▶ [The task] Only the lines from the start up to and including the line containing "RESOLUTION = 1.55" should be repeated, word for word.

▶ [Dataset section]
+++++

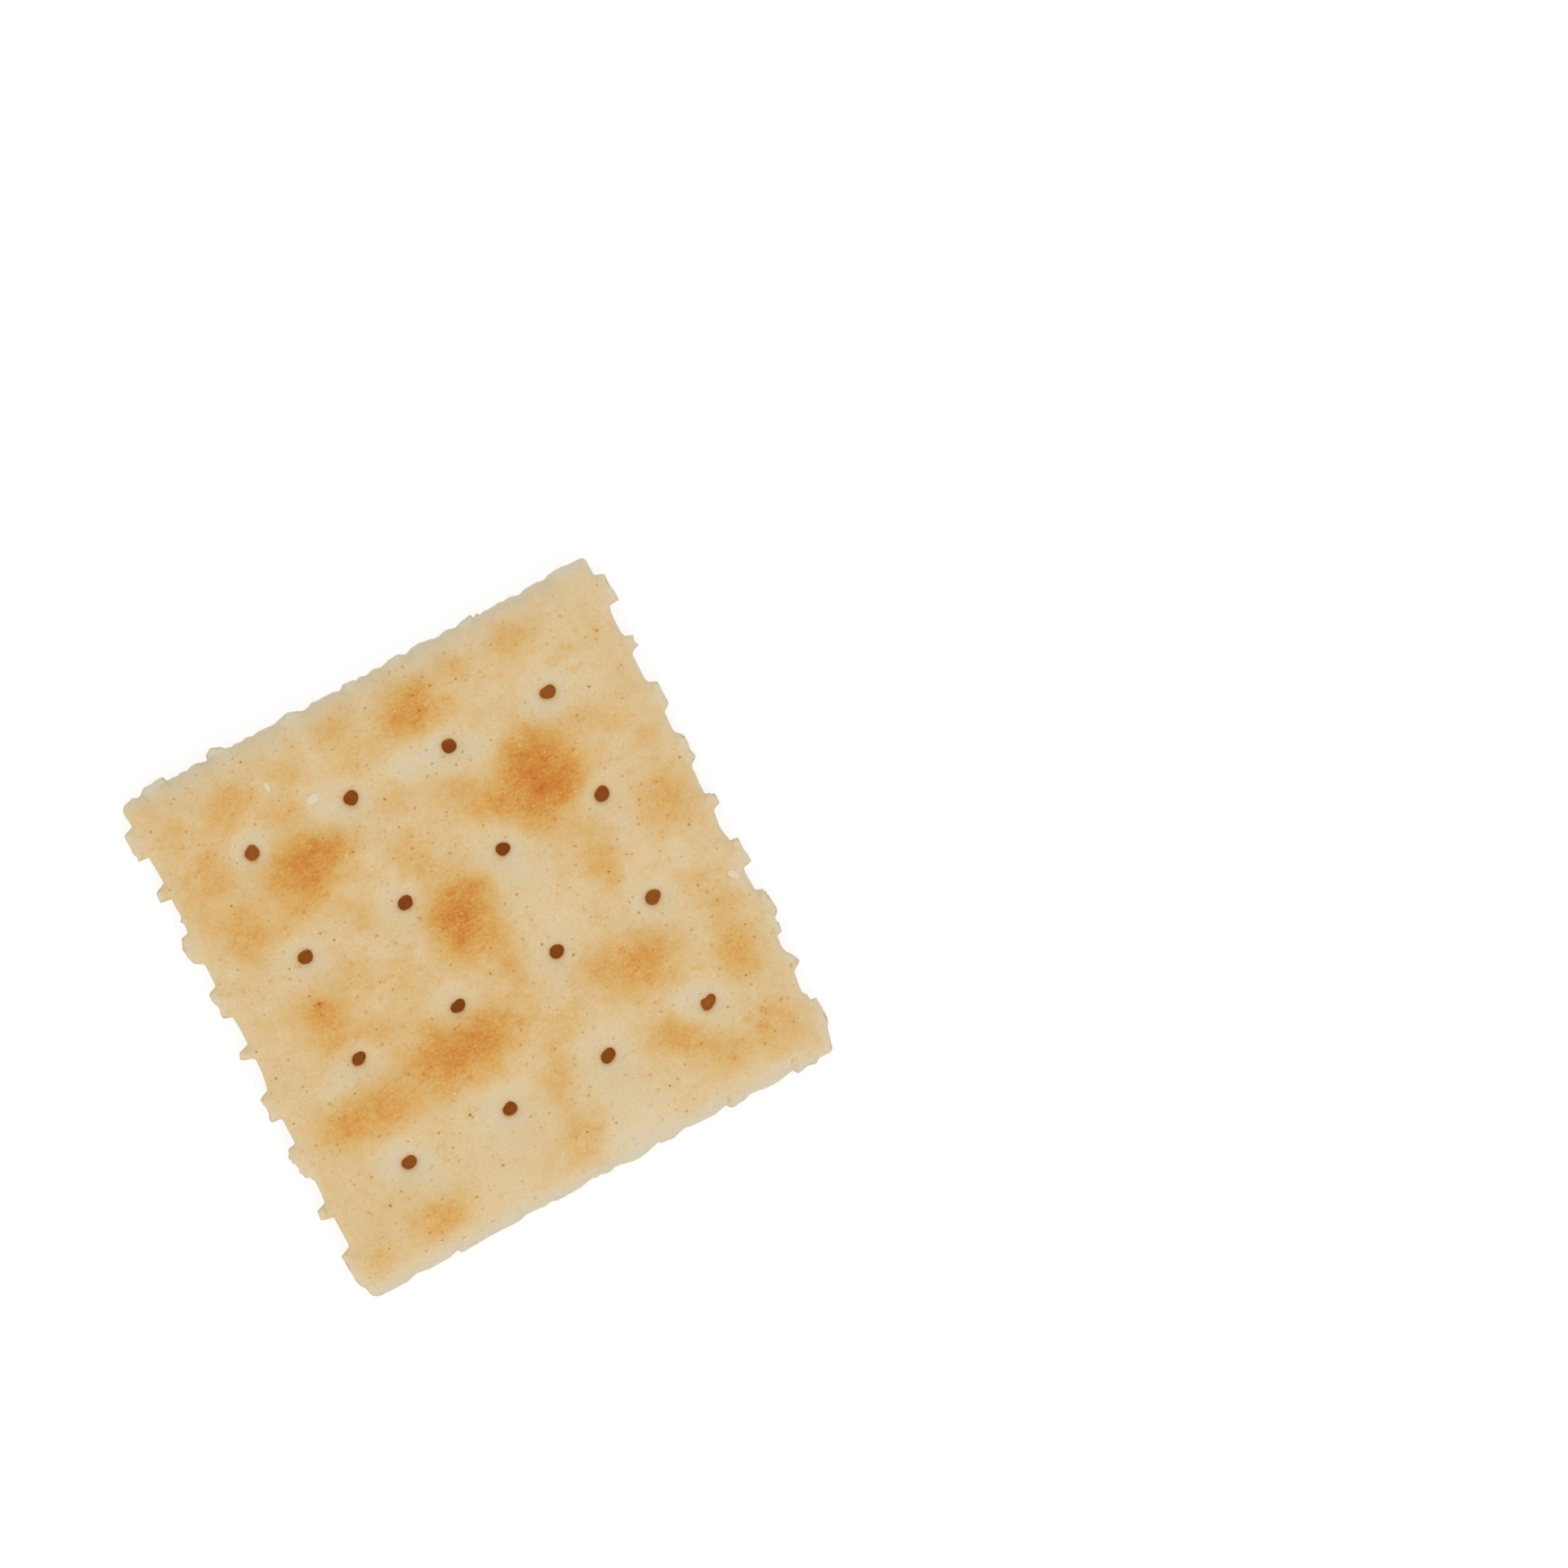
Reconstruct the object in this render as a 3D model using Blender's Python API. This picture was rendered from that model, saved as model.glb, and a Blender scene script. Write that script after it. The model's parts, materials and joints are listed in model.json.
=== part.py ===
"""Saltine cracker: one baked, square, docked cracker lying on its flat underside.

One solid.  +Z is up (the docked face), +Y runs along the slightly longer side,
and the origin is the middle of the underside.  All named sizes are in
millimetres and are turned into metres when the mesh is made.
"""
import math

import bpy
import bmesh
from mathutils import Vector
from mathutils.geometry import delaunay_2d_cdt

MM = 0.001

# ---- whole cracker ---------------------------------------------------------
EDGE_TOP = 2.30          # height of the upper skin where it reaches the cut line
EDGE_LOW = 0.45          # height of the rounded lower edge at the cut line
BODY_TOP = 3.35          # height of the upper skin on a docking line
ROLL = 2.7               # how far in from the cut line the skin rolls down
PILLOW = 0.70            # rise of the pillow between four docking holes
RESOLUTION = 1.55        # spacing of the points on the upper skin

# ---- docking holes ---------------------------------------------------------
DOCKS = 4                # holes along each side
DOCK_PITCH_X = 10.28
DOCK_PITCH_Y = 10.62
DOCK_MID = (0.09, -0.25)  # middle of the docking pattern
DOCK_LEAN = (0.014, 0.0095)  # the docking roller ran a little out of square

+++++

▶ [Written response]
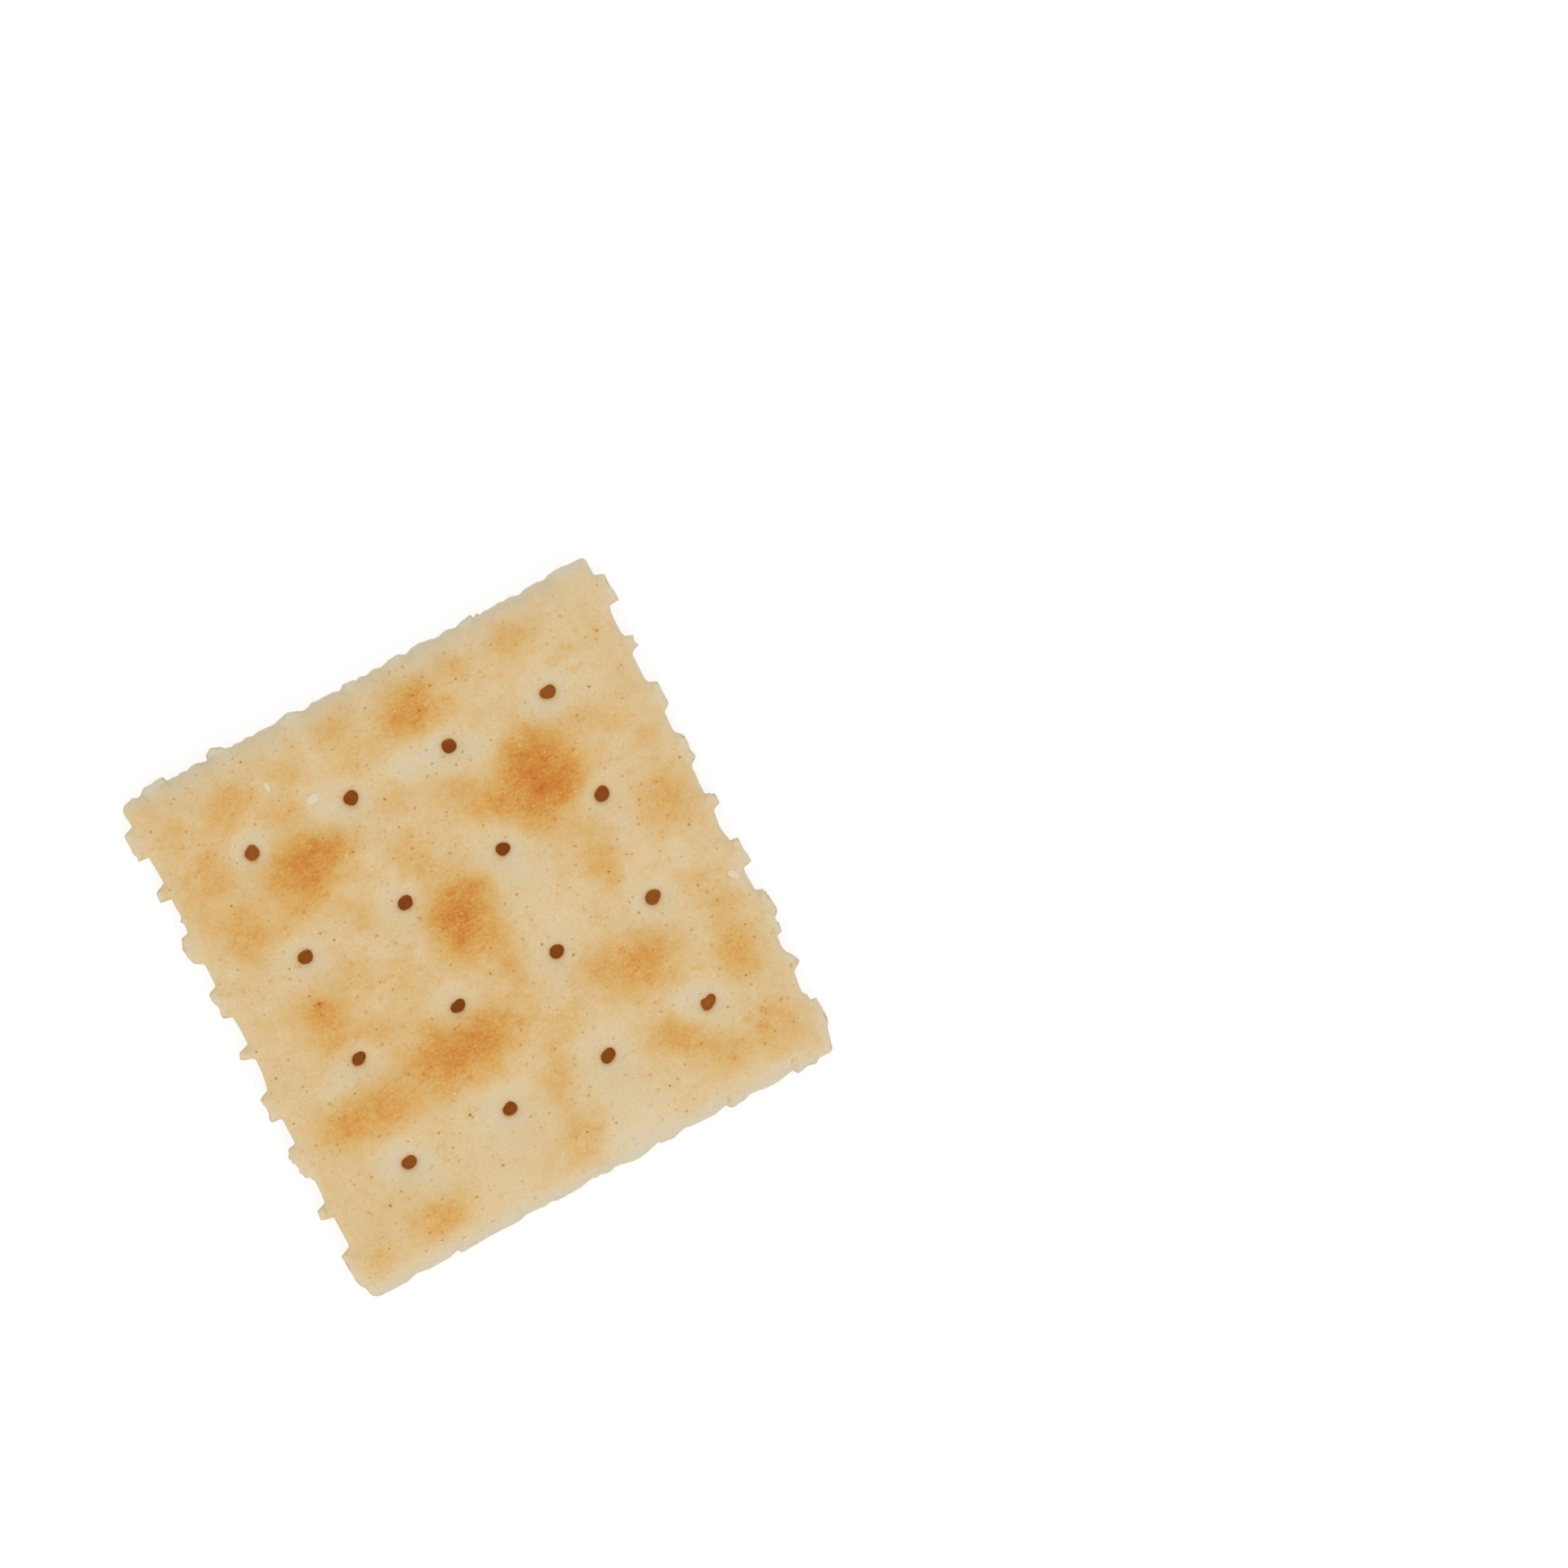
Reconstruct the object in this render as a 3D model using Blender's Python API. This picture was rendered from that model, saved as model.glb, and a Blender scene script. Write that script after it. The model's parts, materials and joints are listed in model.json.
=== part.py ===
"""Saltine cracker: one baked, square, docked cracker lying on its flat underside.

One solid.  +Z is up (the docked face), +Y runs along the slightly longer side,
and the origin is the middle of the underside.  All named sizes are in
millimetres and are turned into metres when the mesh is made.
"""
import math

import bpy
import bmesh
from mathutils import Vector
from mathutils.geometry import delaunay_2d_cdt

MM = 0.001

# ---- whole cracker ---------------------------------------------------------
EDGE_TOP = 2.30          # height of the upper skin where it reaches the cut line
EDGE_LOW = 0.45          # height of the rounded lower edge at the cut line
BODY_TOP = 3.35          # height of the upper skin on a docking line
ROLL = 2.7               # how far in from the cut line the skin rolls down
PILLOW = 0.70            # rise of the pillow between four docking holes
RESOLUTION = 1.55        # spacing of the points on the upper skin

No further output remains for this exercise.